▸ **WHAT THE TASK REQUIRES**: Copy every line from the material below that holds "bodies".
Start
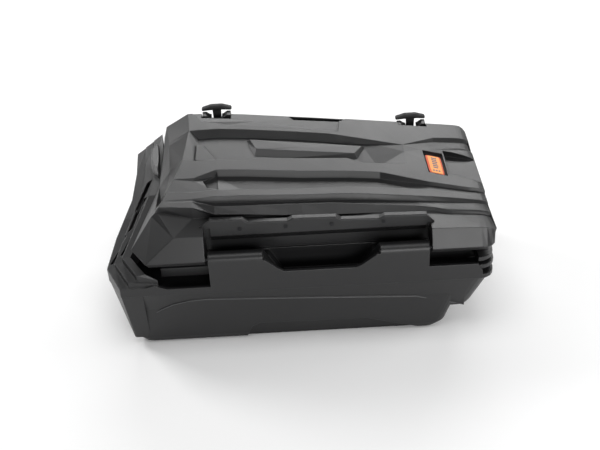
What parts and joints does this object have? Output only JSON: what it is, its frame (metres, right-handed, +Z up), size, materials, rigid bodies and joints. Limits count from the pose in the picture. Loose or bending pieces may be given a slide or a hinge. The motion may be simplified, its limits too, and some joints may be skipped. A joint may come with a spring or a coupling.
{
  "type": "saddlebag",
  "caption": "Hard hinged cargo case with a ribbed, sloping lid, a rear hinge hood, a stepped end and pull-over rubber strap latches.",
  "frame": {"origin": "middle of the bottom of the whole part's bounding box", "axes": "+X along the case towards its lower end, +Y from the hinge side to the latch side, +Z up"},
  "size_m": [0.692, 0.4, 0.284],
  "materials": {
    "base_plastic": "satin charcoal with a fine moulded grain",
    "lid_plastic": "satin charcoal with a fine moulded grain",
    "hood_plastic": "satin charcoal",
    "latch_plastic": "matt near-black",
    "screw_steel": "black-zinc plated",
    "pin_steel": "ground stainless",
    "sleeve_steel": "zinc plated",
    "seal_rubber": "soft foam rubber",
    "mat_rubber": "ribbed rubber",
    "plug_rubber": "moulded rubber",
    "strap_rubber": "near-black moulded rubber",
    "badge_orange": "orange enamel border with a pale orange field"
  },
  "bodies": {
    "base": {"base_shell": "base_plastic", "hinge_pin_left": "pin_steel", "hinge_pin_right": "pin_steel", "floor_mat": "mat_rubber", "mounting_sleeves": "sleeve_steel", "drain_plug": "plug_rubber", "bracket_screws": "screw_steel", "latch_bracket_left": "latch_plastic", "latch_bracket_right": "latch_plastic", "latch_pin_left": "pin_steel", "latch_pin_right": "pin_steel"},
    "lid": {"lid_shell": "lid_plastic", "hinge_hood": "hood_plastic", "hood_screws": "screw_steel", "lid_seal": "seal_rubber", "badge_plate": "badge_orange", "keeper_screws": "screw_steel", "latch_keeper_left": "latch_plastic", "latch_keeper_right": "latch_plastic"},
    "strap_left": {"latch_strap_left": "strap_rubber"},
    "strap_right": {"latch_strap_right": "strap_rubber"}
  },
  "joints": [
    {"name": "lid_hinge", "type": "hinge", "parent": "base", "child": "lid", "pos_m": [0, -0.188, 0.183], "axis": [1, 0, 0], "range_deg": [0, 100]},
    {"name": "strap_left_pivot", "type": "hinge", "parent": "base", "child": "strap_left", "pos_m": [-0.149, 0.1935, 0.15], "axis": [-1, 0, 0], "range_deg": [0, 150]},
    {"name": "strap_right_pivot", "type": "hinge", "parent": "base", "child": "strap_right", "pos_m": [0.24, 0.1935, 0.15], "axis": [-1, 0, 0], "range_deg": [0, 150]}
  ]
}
End
Start
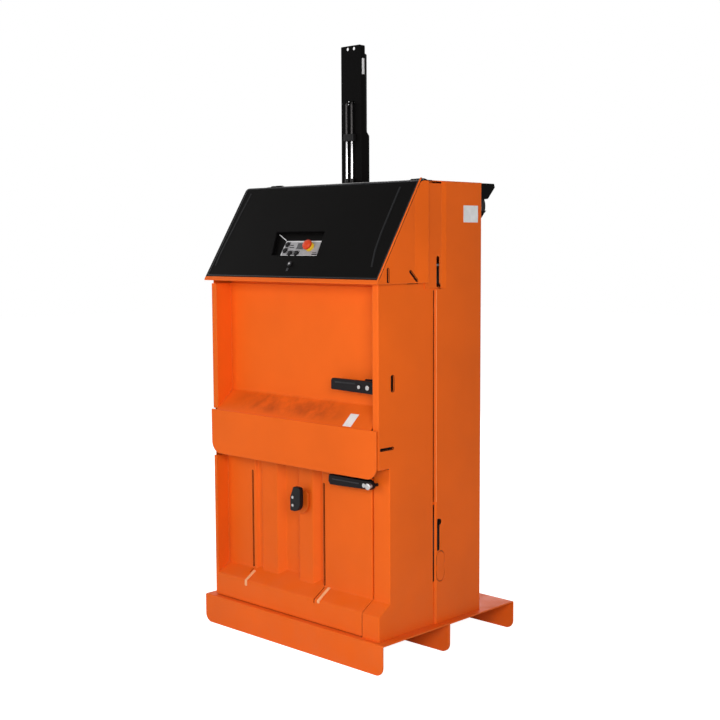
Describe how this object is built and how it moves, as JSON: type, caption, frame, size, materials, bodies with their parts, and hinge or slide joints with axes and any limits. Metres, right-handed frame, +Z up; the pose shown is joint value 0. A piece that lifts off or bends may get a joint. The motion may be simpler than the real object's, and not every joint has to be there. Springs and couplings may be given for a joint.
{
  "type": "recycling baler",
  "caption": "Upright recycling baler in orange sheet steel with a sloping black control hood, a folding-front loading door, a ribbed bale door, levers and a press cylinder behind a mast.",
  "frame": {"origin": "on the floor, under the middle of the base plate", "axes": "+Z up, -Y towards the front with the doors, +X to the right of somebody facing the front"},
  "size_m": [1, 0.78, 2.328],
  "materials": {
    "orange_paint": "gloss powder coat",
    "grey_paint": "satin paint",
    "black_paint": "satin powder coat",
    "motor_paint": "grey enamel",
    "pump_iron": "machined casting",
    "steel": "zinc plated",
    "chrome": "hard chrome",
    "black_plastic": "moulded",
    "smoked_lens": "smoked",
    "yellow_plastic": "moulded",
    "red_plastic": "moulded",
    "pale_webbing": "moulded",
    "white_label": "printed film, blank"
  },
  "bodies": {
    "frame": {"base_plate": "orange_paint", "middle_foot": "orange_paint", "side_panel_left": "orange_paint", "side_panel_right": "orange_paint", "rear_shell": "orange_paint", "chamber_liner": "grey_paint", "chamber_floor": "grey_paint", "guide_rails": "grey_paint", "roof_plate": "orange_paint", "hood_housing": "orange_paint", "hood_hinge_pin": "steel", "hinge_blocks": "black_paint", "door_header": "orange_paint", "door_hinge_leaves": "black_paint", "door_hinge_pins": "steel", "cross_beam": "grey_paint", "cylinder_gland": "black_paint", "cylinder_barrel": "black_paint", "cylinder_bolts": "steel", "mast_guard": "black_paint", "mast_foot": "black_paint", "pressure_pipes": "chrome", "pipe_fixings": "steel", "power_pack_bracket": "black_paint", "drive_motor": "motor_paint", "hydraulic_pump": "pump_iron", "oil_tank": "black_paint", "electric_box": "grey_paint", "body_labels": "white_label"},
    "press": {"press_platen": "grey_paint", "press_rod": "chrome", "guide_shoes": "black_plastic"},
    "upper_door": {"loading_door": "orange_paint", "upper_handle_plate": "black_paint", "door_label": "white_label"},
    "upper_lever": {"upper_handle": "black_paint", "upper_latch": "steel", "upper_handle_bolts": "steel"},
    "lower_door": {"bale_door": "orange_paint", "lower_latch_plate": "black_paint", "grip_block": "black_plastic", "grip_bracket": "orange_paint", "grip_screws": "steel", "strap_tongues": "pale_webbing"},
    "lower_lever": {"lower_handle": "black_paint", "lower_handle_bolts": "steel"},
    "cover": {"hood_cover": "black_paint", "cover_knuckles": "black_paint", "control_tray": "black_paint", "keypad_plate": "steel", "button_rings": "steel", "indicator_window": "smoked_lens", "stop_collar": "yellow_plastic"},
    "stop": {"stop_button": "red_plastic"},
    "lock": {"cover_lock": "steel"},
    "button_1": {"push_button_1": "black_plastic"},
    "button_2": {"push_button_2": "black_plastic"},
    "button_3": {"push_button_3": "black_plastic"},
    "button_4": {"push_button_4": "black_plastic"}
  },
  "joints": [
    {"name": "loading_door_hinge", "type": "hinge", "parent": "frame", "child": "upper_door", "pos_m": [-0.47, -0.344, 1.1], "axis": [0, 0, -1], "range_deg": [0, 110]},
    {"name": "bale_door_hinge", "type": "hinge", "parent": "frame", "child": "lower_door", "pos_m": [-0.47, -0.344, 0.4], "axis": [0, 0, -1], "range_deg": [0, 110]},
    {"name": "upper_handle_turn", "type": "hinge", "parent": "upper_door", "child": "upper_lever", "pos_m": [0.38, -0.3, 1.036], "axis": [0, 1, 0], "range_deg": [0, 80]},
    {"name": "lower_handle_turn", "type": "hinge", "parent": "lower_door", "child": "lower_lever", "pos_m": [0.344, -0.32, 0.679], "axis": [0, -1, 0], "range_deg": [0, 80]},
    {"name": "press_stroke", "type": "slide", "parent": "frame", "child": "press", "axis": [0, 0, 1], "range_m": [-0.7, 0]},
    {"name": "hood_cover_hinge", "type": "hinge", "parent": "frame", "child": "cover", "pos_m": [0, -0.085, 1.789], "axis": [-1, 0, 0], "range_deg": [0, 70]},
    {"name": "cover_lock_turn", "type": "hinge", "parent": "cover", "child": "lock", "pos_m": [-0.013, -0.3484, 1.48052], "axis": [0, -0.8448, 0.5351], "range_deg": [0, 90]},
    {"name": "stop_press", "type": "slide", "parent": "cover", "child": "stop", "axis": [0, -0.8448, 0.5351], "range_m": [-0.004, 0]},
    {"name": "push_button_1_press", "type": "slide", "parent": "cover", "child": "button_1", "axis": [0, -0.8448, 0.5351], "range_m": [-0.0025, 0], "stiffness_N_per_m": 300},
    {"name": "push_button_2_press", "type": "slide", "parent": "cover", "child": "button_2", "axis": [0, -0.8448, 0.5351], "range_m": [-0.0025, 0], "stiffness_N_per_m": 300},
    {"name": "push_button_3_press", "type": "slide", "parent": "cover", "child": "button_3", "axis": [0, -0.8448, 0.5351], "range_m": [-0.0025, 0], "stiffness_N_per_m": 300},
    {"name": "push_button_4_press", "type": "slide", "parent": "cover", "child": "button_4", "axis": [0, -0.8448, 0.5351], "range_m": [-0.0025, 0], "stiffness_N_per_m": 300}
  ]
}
End
▸ **EXERCISE OUTPUT**:
What parts and joints does this object have? Output only JSON: what it is, its frame (metres, right-handed, +Z up), size, materials, rigid bodies and joints. Limits count from the pose in the picture. Loose or bending pieces may be given a slide or a hinge. The motion may be simplified, its limits too, and some joints may be skipped. A joint may come with a spring or a coupling.
  "bodies": {
Describe how this object is built and how it moves, as JSON: type, caption, frame, size, materials, bodies with their parts, and hinge or slide joints with axes and any limits. Metres, right-handed frame, +Z up; the pose shown is joint value 0. A piece that lifts off or bends may get a joint. The motion may be simpler than the real object's, and not every joint has to be there. Springs and couplings may be given for a joint.
  "bodies": {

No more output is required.